Violations of the Access Control Policy shall be subject to disciplinary actions, as defined in the company's disciplinary policy.
Regular training and awareness programs shall be conducted to educate employees about their access control responsibilities and the consequences of policy violations.
Policy Review and Updates: [This section outlines the procedures for reviewing and updating this policy to ensure it remains relevant and effective.]
ex. This Access Control Policy shall be reviewed on a periodic basis to ensure its effectiveness, relevance, and alignment with changing regulatory requirements and business needs. The review process shall involve consultation with in-house counsel, IT leadership, HR professionals, and other relevant stakeholders. Updates to the policy shall be documented, communicated to all employees, and implemented within a reasonable timeframe.
Please note, this template is designed to be a starting point and will likely need to be customized to meet the specific needs and regulatory requirements of your business. Be sure to check with in-house counsel, IT leadership, and HR representatives to ensure the policy meets regulatory and compliance requirements for your business. Remember that this policy template does not constitute legal advice or guarantee compliance. Every organization should conduct a thorough assessment of its unique needs and consult relevant experts to establish appropriate access control policies and procedures.

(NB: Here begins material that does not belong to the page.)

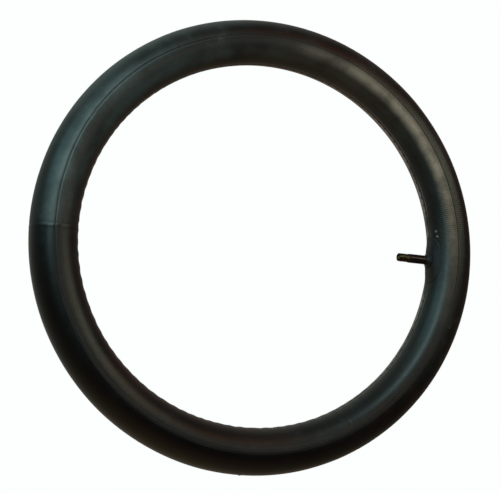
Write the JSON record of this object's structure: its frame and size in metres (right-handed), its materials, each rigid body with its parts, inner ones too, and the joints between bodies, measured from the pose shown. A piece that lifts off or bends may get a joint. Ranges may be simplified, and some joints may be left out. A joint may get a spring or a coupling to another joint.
{
  "type": "bicycle inner tube",
  "caption": "Inflated butyl inner tube lying flat, with a rubber-covered valve stem that holds a screw-in, spring-closed valve core.",
  "frame": {"origin": "centre of the ring, on its mid-plane", "axes": "+Z along the ring's axis, up from the surface it lies on; the valve stands on the ring's inner side at +X and points along -X, at the centre"},
  "size_m": [0.406, 0.406, 0.0404],
  "materials": {
    "butyl_black": "satin, as cured, a little dusty",
    "cover_rubber": "semi-gloss moulded",
    "stem_brass": "machined, tarnished",
    "core_brass": "machined, clean",
    "seal_rubber": "matt moulded",
    "spring_steel": "drawn wire"
  },
  "bodies": {
    "tube": {"tube_body": "butyl_black", "valve_pad": "butyl_black", "stem_cover": "cover_rubber", "valve_stem": "stem_brass"},
    "core": {"core_barrel": "core_brass", "barrel_seal": "seal_rubber"},
    "plug": {"core_plug": "core_brass"},
    "pin": {"core_pin": "core_brass", "plunger_cup": "core_brass", "cup_seal": "seal_rubber", "core_spring": "spring_steel"}
  },
  "joints": [
    {"name": "core_lift", "type": "slide", "parent": "tube", "child": "core", "axis": [-1, 0, 0], "range_m": [0, 0.0056]},
    {"name": "core_turn", "type": "hinge", "parent": "core", "child": "plug", "pos_m": [0.1354, 0, 0], "axis": [-1, 0, 0], "range_deg": [0, 2858]},
    {"name": "pin_press", "type": "slide", "parent": "core", "child": "pin", "axis": [1, 0, 0], "range_m": [0, 0.0015], "stiffness_N_per_m": 1500, "deforming": ["core_spring"]}
  ],
  "couplings": [
    {"joint": "core_turn", "follows": "core_lift", "rad_per_m": 8904.7}
  ]
}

An effective access control policy is a crucial component of a robust cybersecurity governance framework. By defining clear roles, responsibilities, and processes around access to digital resources, businesses can significantly reduce their vulnerability to cyber threats and ensure compliance with regulatory requirements. Always remember, the keys to your business's digital 'house' should only be in the hands of those who need them, when they need them.